Views expressed in opinion columns are the author’s own.
For the first time since 1975, students arriving at the University of Maryland won’t be able to experience one of this school’s historic institutions: the Maryland Food Co-op. Many returning to campus, especially former worker-owners like myself, feel the void left by the Co-op vacating its funky corner in the basement of Stamp Student Union.
While it will continue to exist in the memories of all who walked through its doors, the next generations will not realize that the Co-op is missing from the fabric of this campus. It is up to this university’s community to uphold the Co-op’s legacy and pass down some of the lessons we have learned.
The Co-op started in the 1970s because of an immediate need for healthy food on the campus. The main options were the dining halls, which had students rioting due to the low-quality food, said Co-op co-founder, Marc Strumpf, in a video from the shop’s 40th anniversary. Because students had to figure out how they were going to feed themselves, they began to coordinate bulk purchases from Glut Food Co-op in Mt. Rainer.
Workers from the ‘70s say this snowballed into a full-on movement of hundreds of students going to the “guerrilla sandwich line” on McKeldin Mall to enjoy fresh food and discuss culture and politics. As they built on the people power coming out of the momentum of the anti-war movement at this university, they successfully fought the university for a space in the student union building.
Thus the Maryland Food Co-op was born: a community-run sandwich shop and grocery run primarily by volunteers working for food credit.
This is a lesson about an advantage of cooperatives: They can meet the needs of communities where standard capitalist markets or state/university planning fail to do so. For 43 years, the Co-op met this need for healthy food on campus — a testament to its longevity, rather than evidence of the failure of co-op models as some have been saying.
So, why did the Co-op close? In short, access to food slowly expanded throughout campus and the Co-op failed to adapt to changing needs.
The dining halls, which now offer vegan-friendly options and recently committed to reducing this university’s “foodprint,” changed their model in 2016 to unlimited buffet access instead of a point system, effectively removing dining plan students from the on campus food market.
The food court in Stamp was constructed in the early 2000s — a significant change in on campus competition. This is doubly difficult because several restaurants take Dining Dollars, further pushing meal plan students away from the Co-op.
Not to mention the proliferation of restaurants and other food options now available off-campus, as well as a new hyper-competitive marketing landscape through social media.
The driving force behind the Co-op’s close was its struggle to pay rent to Stamp. A question the campus community should consider, however, is how this arrangement took shape.

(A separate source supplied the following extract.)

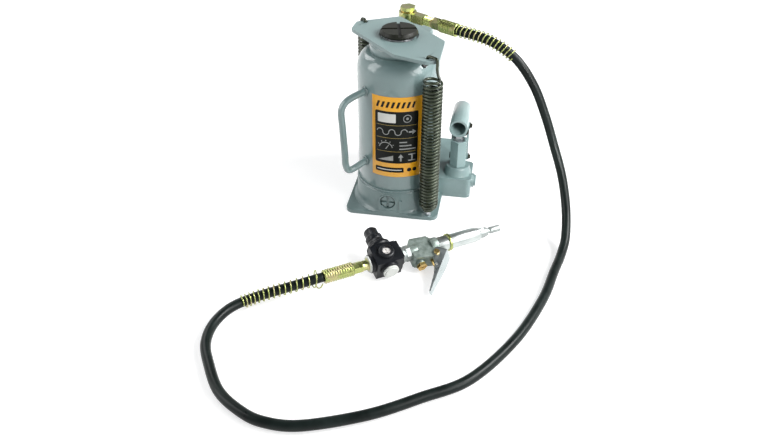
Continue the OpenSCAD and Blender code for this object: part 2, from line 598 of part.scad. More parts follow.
module line_fitting() color(steel) at_reg() difference() {
  union() {
    xcyl(reg_x, 0, 0, 10.5, 3);
    xcyl(reg_x + 3, 0, 0, 9, 3);
    translate([reg_x + 6, 0, 0]) rotate([0, 90, 0]) cylinder(r = 10.5, h = 33 - reg_x - 6, $fn = 6);
  }
  xcyl(reg_x - 1, 0, 0, 4, 50);
}
// block with a round collar at each end
module valve_body() color(zinc) at_reg() difference() {
  union() {
    translate([0, 0, -12]) linear_extrude(20) polygon([[33.5, -13], [35.5, -16], [60, -20.5], [65, -20],
      [70, -14.5], [69, -4], [65, 8], [61, 13], [39, 15], [36, 12]]);
    xcyl(33, 0, 0, 9.5, 10);
    xcyl(62, 0, 0, 11, 10);
    // flat seat of the hexagon plug
    ycyl(42, -20, -4.4, 7, 8);
  }
  xcyl(30, 0, 0, 4, 60);
  ycyl(56, -25, 0, 2 + run, 23);
  ycyl(42, -25, -4.4, 4, 8);
  translate([pivot[0], pivot[1], -8]) cylinder(r = 2, h = 20);
}
module valve_cap() color(brass) at_reg() difference() {
  union() {
    ycyl(42, -20, -4.4, 4, 2.8);
    translate([42, -23.5, -4.4]) rotate([-90, 0, 0]) cylinder(r = 6.9, h = 3.5, $fn = 6);
  }
  translate([37, -24.5, -5.2]) cube([10, 2.5, 1.6]);
}
module valve_stem() color(brass) at_reg() union() {
  ycyl(56, -39, 0, 2, 29);
  translate([56, -42, 0]) rotate([-90, 0, 0]) cylinder(r1 = 0.8, r2 = 2, h = 3.1);
}
// pressed channel: a flange that turns on the pin, and the slanted web the fingers press
module lever() color(zinc) at_reg() difference() {
  union() {
    translate([0, 0, 8 + run]) linear_extrude(lever_t) polygon([[59, -13], [66, -9], [69, -9.5],
      [77.5, -16.5], [28.5, -68.5], [27.5, -67.5], [45, -45], [50, -36], [58, -20]]);
    translate([76.3, -15.8, 8.9]) rotate([0, 0, -133.3]) rotate([-65, 0, 0]) linear_extrude(lever_t)
      polygon([[0, 0], [72, 0], [72, 7], [20, lever_w], [0, lever_w]]);
  }
  translate([pivot[0], pivot[1], 5]) cylinder(r = 2 + run, h = 10);
  translate([54.3, -33, 5]) cylinder(r = 1.6, h = 10);
}
module lever_pin() color(brass) at_reg() translate([pivot[0], pivot[1], 0]) union() {
  translate([0, 0, -8]) cylinder(r = 2, h = 18);
  translate([0, 0, 8 + lever_t + 2 * run]) cylinder(r = 3.6, h = 1.8);
}
module lock_ring() color(gold) at_line() translate([87, 0, 0]) rotate([0, 90, 0]) ring(11.2, tube_r, 3.5);
module supply_tube() color(steel) at_line() difference() {
  rotate([0, 90, 0]) rotate_extrude() polygon([[0, 72], [tube_r, 72], [tube_r, 127], [tube_r - 0.8, 129],
    [tube_r - 0.8, 132], [tube_r - 2, 134], [0, 134]]);
  xcyl(70, 0, 0, 4, 70);
}
module nipple() color(steel) at_line() difference() {
  union() {
    translate([134, 0, 0]) rotate([0, 90, 0]) cylinder(r = 7.4, h = 7, $fn = 6);
    translate([141, 0, 0]) rotate([0, 90, 0]) rotate_extrude() polygon([[0, 0], [nipple_r + 1.5, 0],
      [nipple_r + 1.5, 4], [nipple_r - 1, 5.5], [nipple_r - 1, 8], [nipple_r, 9.5], [nipple_r, 23],
      [nipple_r - 1, 24], [0, 24]]);
  }
  xcyl(130, 0, 0, 2.6, 50);
}

base_casting();
release_valve();
valve_seal();
tank();
top_nut();
rod_wiper();
inner_cylinder();
ram();
piston_seal();
extension_screw();
saddle();
lift_plate();
spring_front();
spring_rear();
spring_post_front();
spring_post_rear();
carry_handle();
filler_plug();
label();
pump_body();
pump_plunger();
handle_socket();
link_right();
link_left();
pin_link_top();
pin_link_bottom();
pin_plunger();
side_plug();
motor_foot();
motor_tube();
motor_head();
air_piston();
air_piston_seal();
air_return_spring();
muffler();
banjo_bolt();
banjo_washer_top();
banjo_washer_low();
banjo();
ferrule_jack();
hose();
guard_jack();
guard_valve();
ferrule_valve();
hex_sleeve();
regulator_body();
regulator_bonnet();
regulator_knob();
gauge_plug();
regulator_cap();
line_fitting();
valve_body();
valve_cap();
valve_stem();
lever();
lever_pin();
lock_ring();
supply_tube();
nipple();
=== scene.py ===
"""Looks of the air and hand operated bottle jack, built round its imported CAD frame.

Blender works in metres. Sizes written in millimetres are multiplied by MM.
"""
import math

import bmesh
import bpy
import numpy as np
from mathutils import Matrix, Vector


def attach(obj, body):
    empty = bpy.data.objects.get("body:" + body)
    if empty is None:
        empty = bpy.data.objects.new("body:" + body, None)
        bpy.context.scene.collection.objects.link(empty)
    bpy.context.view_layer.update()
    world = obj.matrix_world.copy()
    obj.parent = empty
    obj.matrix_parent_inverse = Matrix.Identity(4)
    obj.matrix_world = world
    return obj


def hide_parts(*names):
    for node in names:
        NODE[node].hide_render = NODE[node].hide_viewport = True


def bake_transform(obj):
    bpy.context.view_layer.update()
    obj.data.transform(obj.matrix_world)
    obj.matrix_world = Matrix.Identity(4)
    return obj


MM = 0.001
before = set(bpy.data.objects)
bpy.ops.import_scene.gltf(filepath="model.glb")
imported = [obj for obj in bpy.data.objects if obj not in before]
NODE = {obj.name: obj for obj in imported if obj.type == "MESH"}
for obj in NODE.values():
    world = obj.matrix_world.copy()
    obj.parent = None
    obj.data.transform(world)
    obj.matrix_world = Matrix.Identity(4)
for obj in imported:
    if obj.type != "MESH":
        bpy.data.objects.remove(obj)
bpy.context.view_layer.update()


def link(obj):
    """Adds an object to the scene."""
    bpy.context.scene.collection.objects.link(obj)


# ---------- camera ----------
lens = bpy.data.cameras.new("camera")
lens.lens = 37.5
lens.sensor_width = 36
camera = bpy.data.objects.new("camera", lens)
camera.location = (0.1485, -0.9512, 0.6299)
camera.rotation_euler = (math.radians(55), 0, math.radians(10))
link(camera)
bpy.context.scene.camera = camera


# ---------- mesh helpers ----------
def mesh_object(name, verts, faces, uvs=None, smooth=True):
    """Object from points and faces, with a UV pair for each face corner if uvs is given."""
    data = bpy.data.meshes.new(name)
    data.from_pydata([tuple(v) for v in verts], [], faces)
    if uvs is not None:
        layer = data.uv_layers.new(name="UVMap")
        layer.data.foreach_set("uv", np.asarray(uvs, np.float32).ravel())
    data.polygons.foreach_set("use_smooth", [smooth] * len(data.polygons))
    data.update()
    obj = bpy.data.objects.new(name, data)
    link(obj)
    return obj


def unit(v):
    return v / np.linalg.norm(v)


def frames(points, closed=False):
    """Tangent and two side vectors at each point, carried along without twist."""
    n = len(points)
    if closed:
        tangents = [unit(points[(i + 1) % n] - points[i - 1]) for i in range(n)]
    else:
        tangents = [unit(points[min(i + 1, n - 1)] - points[max(i - 1, 0)]) for i in range(n)]
    helper = np.array([0, 1.0, 0]) if abs(tangents[0][2]) > 0.8 else np.array([0, 0, 1.0])
    side = unit(np.cross(tangents[0], helper))
    out = []
    for t in tangents:
        side = unit(side - np.dot(side, t) * t)
        out.append((t, side, np.cross(t, side)))
    return out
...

Stamp is self-supported and funded by four sources: student fees, room rental revenue, rent from vendor tenants and other internal revenue-generating programs.
The university’s decision to have a landlord extracting money from students, organizations and vendors underlied the Co-op’s financial problems in the first place. Even if we aimed for our mantra — Food For People, Not For Profit — we still had to make Stamp money so it could pay its administration’s ever-increasing salaries.
This points to another lesson we should learn from the Co-op. Its politics were always front and center because the Co-op embodied “prefigurative politics”: attempting today to create models for the better society tomorrow.
This approach combines “means” and “ends,” putting our ideals into practice so we can experiment and improve on them over time. Valuably, it provides a map of what alternatives to the status quo — such as neoliberal capitalism — can look like and how we can get there.
Today’s students are coming of age in a period of intense crisis: climate change, extreme wealth, social inequality and ascendant totalitarian movements, among many existential threats. The question we find ourselves asking is: What can we do about it?
Answers are not going to fall from the sky. They are going to come from communities identifying our shared needs and desires — be it food, housing, clothing, energy, art or whatever else — and educating ourselves about how we can produce them for ourselves. The cooperative movement did not begin with the Maryland Food Co-op and it will not end with its closure.